LETTRE OUVERTE SUR LOMBOK - INDONESIE.
Lettre ouverte sur Lombok
Je n'ai pas envie d'écrire un bulletin sur Lombok. Je n'ai pas envie de revivre ces longues journées d'attente animées par une lueur d'espoir qui fait tenir, qui donne le sourire. Je n'ai pas envie de raconter la perfidie d'Albert et de son miroir aux alouettes : venez disait-il, ici c'est ouvert ! Et, après nous avoir plumé les ailes, il nous gratifie de son sourire. Il faut bien vivre en cette période de crise sanitaire ! Non, vraiment il n'y a rien à raconter autour de ses mensonges et il n'y a aucune gloire à tirer de s'être fait arnaquer de quelques dollars pour venir dans un pays qui, en fin de compte est fermé.

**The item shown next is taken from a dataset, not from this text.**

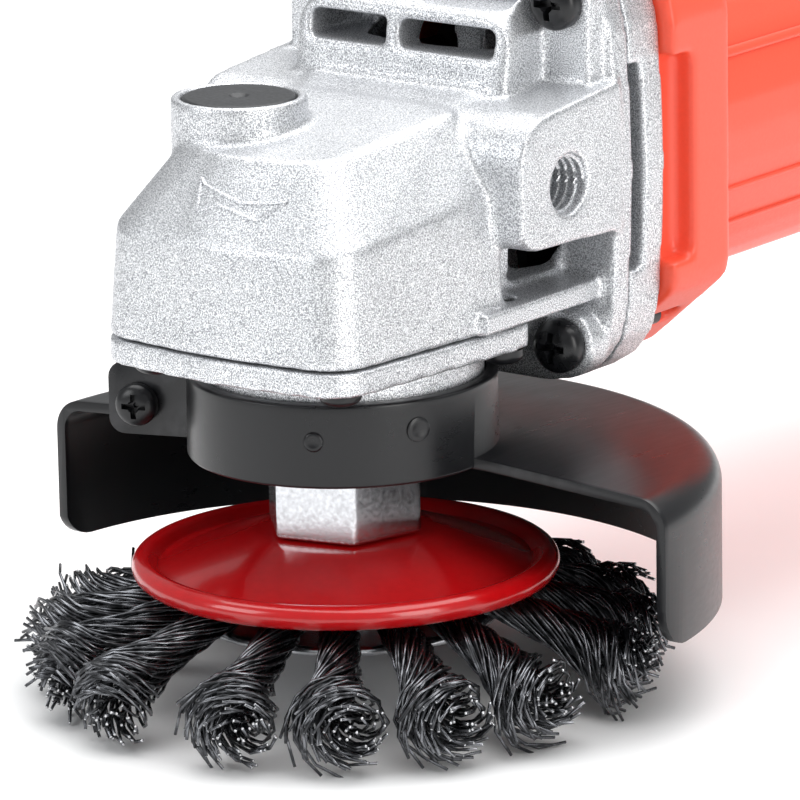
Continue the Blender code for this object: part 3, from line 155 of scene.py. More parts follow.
class GrinderStage(PropertyGroup):
    azimuth: FloatProperty(name="Azimuth", description="Turn of the camera towards the right side",
                           default=math.radians(37.3), subtype="ANGLE")
    elevation: FloatProperty(name="Elevation", description="Height of the camera as an angle",
                             default=math.radians(14.7), subtype="ANGLE")
    roll: FloatProperty(name="Roll", description="Lean of the camera", default=math.radians(-1.0),
                        subtype="ANGLE")
    distance: FloatProperty(name="Distance", description="From the camera to the guard's band",
                            default=0.970, min=0.1, unit="LENGTH")
    lens: FloatProperty(name="Lens", description="Focal length in millimetres", default=288.0, min=10.0)
    aim_right: FloatProperty(name="Aim right", description="How far right of the band the camera aims",
                             default=8.6 * MM, unit="LENGTH")
    aim_up: FloatProperty(name="Aim up", description="How far above the band's foot the camera aims",
                          default=5.7 * MM, unit="LENGTH")


# ---------------------------------------------------------------- mesh helpers

def add_piece(name, mesh, body, slot, *replaced):
    """Link a mesh as a piece that rides on a body and stands for CAD nodes."""
    piece = bpy.data.objects.new(name, mesh)
    bpy.context.scene.collection.objects.link(piece)
    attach(piece, body)
    if replaced:
        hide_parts(*replaced)
    return piece


def mesh_from(name, points, faces):
    mesh = bpy.data.meshes.new(name)
    mesh.from_pydata([tuple(point) for point in points], [], faces)
    mesh.validate()
    return mesh


def skin(rings, closed=False, capped=True):
    """Points and faces of a surface over rings of equal length."""
    points = [point for ring in rings for point in ring]
    count = len(rings[0])
    faces = []
    last = len(rings) if closed else len(rings) - 1
    for row in range(last):
        low = row * count
        high = (row + 1) % len(rings) * count
        for step in range(count):
            after = (step + 1) % count
            faces.append((low + step, low + after, high + after, high + step))
    if capped and not closed:
        faces.append(tuple(range(count - 1, -1, -1)))
        top = (len(rings) - 1) * count
        faces.append(tuple(range(top, top + count)))
    return points, faces


def skinned(name, rings, closed=False, smooth_deg=40.0):
    points, faces = skin(rings, closed)
    mesh = mesh_from(name, points, faces)
    bm = bmesh.new()
    bm.from_mesh(mesh)
    bmesh.ops.recalc_face_normals(bm, faces=bm.faces)
    bm.to_mesh(mesh)
    bm.free()
    mesh.shade_smooth()
    mesh.set_sharp_from_angle(angle=math.radians(smooth_deg))
    return mesh


def turned(name, profile, steps=96, start=0.0, end=math.tau, smooth_deg=40.0):
    """Turn a closed profile of (radius, height) about +Z."""
    full = end - start >= math.tau - 1e-6
    count = steps if full else steps + 1
    rings = []
    for step in range(count):
        angle = start + (end - start) * step / steps
        rings.append([(r * math.cos(angle), r * math.sin(angle), z) for r, z in profile])
    return skinned(name, rings, closed=full, smooth_deg=smooth_deg)


def solid_turned(name, sections, steps=64, smooth_deg=40.0):
    """A turned piece without a bore, from (radius, height) pairs."""
    rings = []
    for radius, height in sections:
        angles = [math.tau * step / steps for step in range(steps)]
        rings.append([(radius * math.cos(angle), radius * math.sin(angle), height) for angle in angles])
    return skinned(name, rings, smooth_deg=smooth_deg)


def arc(centre, radius, start_deg, end_deg, steps=8):
    """Points on an arc in a profile's plane."""
    points = []
    for step in range(steps + 1):
        angle = math.radians(start_deg + (end_deg - start_deg) * step / steps)
        points.append((centre[0] + radius * math.cos(angle), centre[1] + radius * math.sin(angle)))
    return points


def block(low, high):
    x0, y0, z0 = low
    x1, y1, z1 = high
    rings = [[(x0, y0, z), (x1, y0, z), (x1, y1, z), (x0, y1, z)] for z in (z0, z1)]
    return skinned("block", rings)


def temporary(mesh):
    made = bpy.data.objects.new("tool", mesh)
    bpy.context.scene.collection.objects.link(made)
    return made


def baked(piece):
    """The mesh that a piece's modifiers give, as plain data."""
    graph = bpy.context.evaluated_depsgraph_get()
    return bpy.data.meshes.new_from_object(piece.evaluated_get(graph))


def carved(mesh, tools, operation="DIFFERENCE"):
    """Apply Boolean tools, given as meshes, to a mesh."""
    piece = temporary(mesh)
    for tool_mesh in tools:
        tool = temporary(tool_mesh)
        modifier = piece.modifiers.new("cut", "BOOLEAN")
        modifier.operation = operation
        modifier.solver = "EXACT"
        modifier.object = tool
        piece.data = baked(piece)
        piece.modifiers.clear()
        bpy.data.objects.remove(tool, do_unlink=True)
    result = piece.data
    bpy.data.objects.remove(piece, do_unlink=True)
    result.shade_smooth()
    result.set_sharp_from_angle(angle=math.radians(35.0))
    return result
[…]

Je ne veux rien savoir sur la beauté du paysage de cette île Indonésienne, ni de celle des rizières que je n'ai pu admirer. Je n'ai pas connu non plus le chaud baiser sanguinaire de la sangsue sur ma peau. Pourtant, poussée par la petite lueur d'espoir, une boite d'allumettes était déjà dans le sac à dos, prête à en craquer une pour chauffer les fesses à ces annélides. Je n'aurais pas à nettoyer mes chaussures de marche ni mes bâtons de la terre épaisse et collante de Lombok.
Je n'ai pas envie d'évoquer la misère des pêcheurs sur leur embarcation de fortune et je suis heureuse de n'avoir pas à me souvenir du muezzin avec son appel à la prière et de toutes ses chansons de fausset à la gloire d'allah.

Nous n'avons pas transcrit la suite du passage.